Nestled between North Melbourne and Flemington, Bruce Street is uniquely placed to rejuvenate Kensington’s historical industrial wedge. Defined by its streets of red brick warehouses, towering grain silos and the Younghusband woolstore dating back to 1901, the new eight-storey commercial building designed by Carr is the first development of scale in the precinct.
Delivering both the architectural and interior design elements, the design pays tribute to the project’s historical site with its robust form made up of concrete slabs spliced with red brick piers, balanced with fine metal balustrades.
Composed predominantly of concrete, recycled bricks and glazed elements, the podium is made up of four levels and faces directly onto Bruce St, while the four levels above the podium are set back four meters to break up the form and massing. The architecture responds to the vernacular of the existing fabric of Kensington and nearby warehouse buildings.
The form is expressed as a series of slab edges that create a dialogue with the horizontal banding of the neighbouring warehouse buildings. Inserted skewed brick piers are positioned between the main façade and the boundary line, framing views to the northeast and towards the city to the southeast. The piers are positioned and utilised to provide passive solar protection from the western sun, while the hit and miss brickwork allows additional filtered natural light and a layer of articulation and craftmanship to the façade. Deep balconies protect glazing and offer ample outdoor amenity for tenants to enjoy.
Passive design elements like these mean that the architecture and the design is inherently sustainable from conception rather than an afterthought.
The entire façade is punctured and softened by the extensive landscaping allowed for in the double and triple height voids. Each floor has been designed to offer sightlines to green, be it via the trees dotted up the façade or the large concrete planters across the balconies.
At ground level, a large canopy tree is centrally planted and rises through the slab punctuation, becoming one with the building. Designed by Sydney Design Collective and Junglefy, the landscaping extends to include a 400-metre squared extensive bio-diversity green roof. Used for research by the University of Melbourne and RMIT, the roof will create an important ecosystem and offer the local wildlife from the river refuge during migration seasons.
As a gas-neutral building and passive in its approach to sun shading, along with an array of other green initiatives, “the project is a direct response to the current climate and biodiversity emergency” says Associate Director Stephen McGarry.
Bruce Street is the first project to pass the Melbourne City Council’s new Green Factor Tool. The initiative, which has recently been formally adopted, will impose a positive obligation on landscape designers, architects, planners and developers to improve the extent of vegetation cover on private land in Melbourne.
We’re encouraged by the response from Melbourne City Council and hope Bruce Street sets a benchmark precedent for the implementation of green infrastructure.”
Carr also designed the interior spaces and test fits, which ensures the exterior language is seamlessly translated throughout the tenancies and amenities. “By drawing on the collective experience of our dual-disciplined team, there is an opportunity for a robust conversation and debate around design detailing and resolution” explains Associate Richard Healy.

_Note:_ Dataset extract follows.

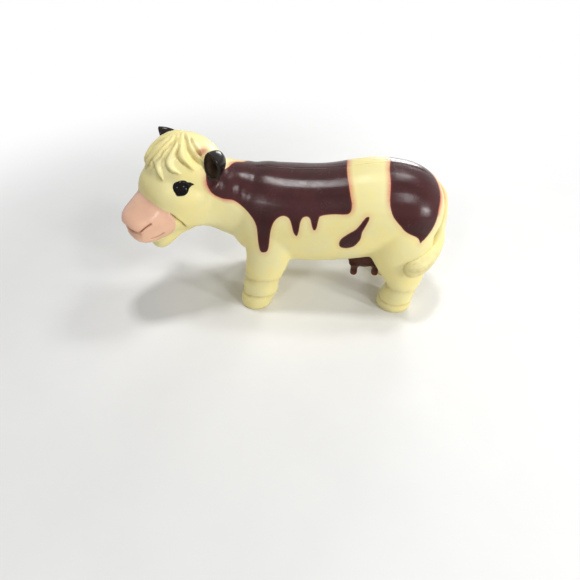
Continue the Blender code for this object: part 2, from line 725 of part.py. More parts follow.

Internally the building gradually transitions from brick pavers to concrete, bringing with it the rust red tones of the brick through the metal detailing and paintwork. Comprising two lobby spaces side-by-side, the ground floor works hard to elegantly conceal extensive services and amenities, providing a serene space that is paired back in aesthetic.
Shared amenities include two communal meeting spaces and extensive end of trip facilities that are available to tenants. As a nod to its industrial heritage, the interior spaces are raw in design and feature bespoke lighting details and exposed soffits.
Bruce Street is a prime example that through a strong partnership between our interior and architecture teams, an elevated design proposition has helped us achieve a refined design outcome.”
Moving up the levels, the building will offer half or full floor tenancies. All office spaces are designed with wellness initiatives in mind. With large operable windows and sliding doors for natural ventilation, tenants will benefit from elevated views out. Deep balconies keep the sun off the glazing and will give all office spaces access to large private outdoor spaces.
After identifying Kensington as an overlooked city fringe suburb, developer Medley Property Group acquired the site off market and engaged Carr to help realise its vision to rejuvenate a mixed-use and lower-scaled part of Kensington. Bruce Street directly responds to its location and sets to offer a complete contemporary workspace. Setting a new benchmark for green design as the first project to pass Melbourne City Council’s Green Factor Tool, Bruce Street is the first of its kind.